- _PROBLEM STATEMENT_: Reading the listing below, count the lines that contain the word "More" and give that count alone.

- _RECORDED DATA_:
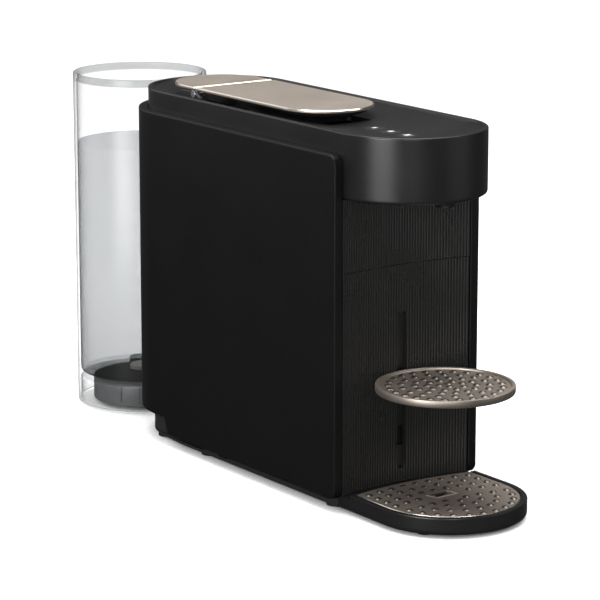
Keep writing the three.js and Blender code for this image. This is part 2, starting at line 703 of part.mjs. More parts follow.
...
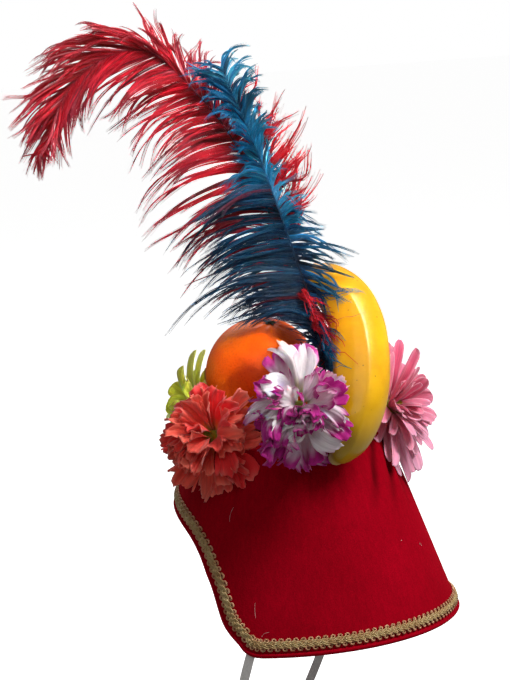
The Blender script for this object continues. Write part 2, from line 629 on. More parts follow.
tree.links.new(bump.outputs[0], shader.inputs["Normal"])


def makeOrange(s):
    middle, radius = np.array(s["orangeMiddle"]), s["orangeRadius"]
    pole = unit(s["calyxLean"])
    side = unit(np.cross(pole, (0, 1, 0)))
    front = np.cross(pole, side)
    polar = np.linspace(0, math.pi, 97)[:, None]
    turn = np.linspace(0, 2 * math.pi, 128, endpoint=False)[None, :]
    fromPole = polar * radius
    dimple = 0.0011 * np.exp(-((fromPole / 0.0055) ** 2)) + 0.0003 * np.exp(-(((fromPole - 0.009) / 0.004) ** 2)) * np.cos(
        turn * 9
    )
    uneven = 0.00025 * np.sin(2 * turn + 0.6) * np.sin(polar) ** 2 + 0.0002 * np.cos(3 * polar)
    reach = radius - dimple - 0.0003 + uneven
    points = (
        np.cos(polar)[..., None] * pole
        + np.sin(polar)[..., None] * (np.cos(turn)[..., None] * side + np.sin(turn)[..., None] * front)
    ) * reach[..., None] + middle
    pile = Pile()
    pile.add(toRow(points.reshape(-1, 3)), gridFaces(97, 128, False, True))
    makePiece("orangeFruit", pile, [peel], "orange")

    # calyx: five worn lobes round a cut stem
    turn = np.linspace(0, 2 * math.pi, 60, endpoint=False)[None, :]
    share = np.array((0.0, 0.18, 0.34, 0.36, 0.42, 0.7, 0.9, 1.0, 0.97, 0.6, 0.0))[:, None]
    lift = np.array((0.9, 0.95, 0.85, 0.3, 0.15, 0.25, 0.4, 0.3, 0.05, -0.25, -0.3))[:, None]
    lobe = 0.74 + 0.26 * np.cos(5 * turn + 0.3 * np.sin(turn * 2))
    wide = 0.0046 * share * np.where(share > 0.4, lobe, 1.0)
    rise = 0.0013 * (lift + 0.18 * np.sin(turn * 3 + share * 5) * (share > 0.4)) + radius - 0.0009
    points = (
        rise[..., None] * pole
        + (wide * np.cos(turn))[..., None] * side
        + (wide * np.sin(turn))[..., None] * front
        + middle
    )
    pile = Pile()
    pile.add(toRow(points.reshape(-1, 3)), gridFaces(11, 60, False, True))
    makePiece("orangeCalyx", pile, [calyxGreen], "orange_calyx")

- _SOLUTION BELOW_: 2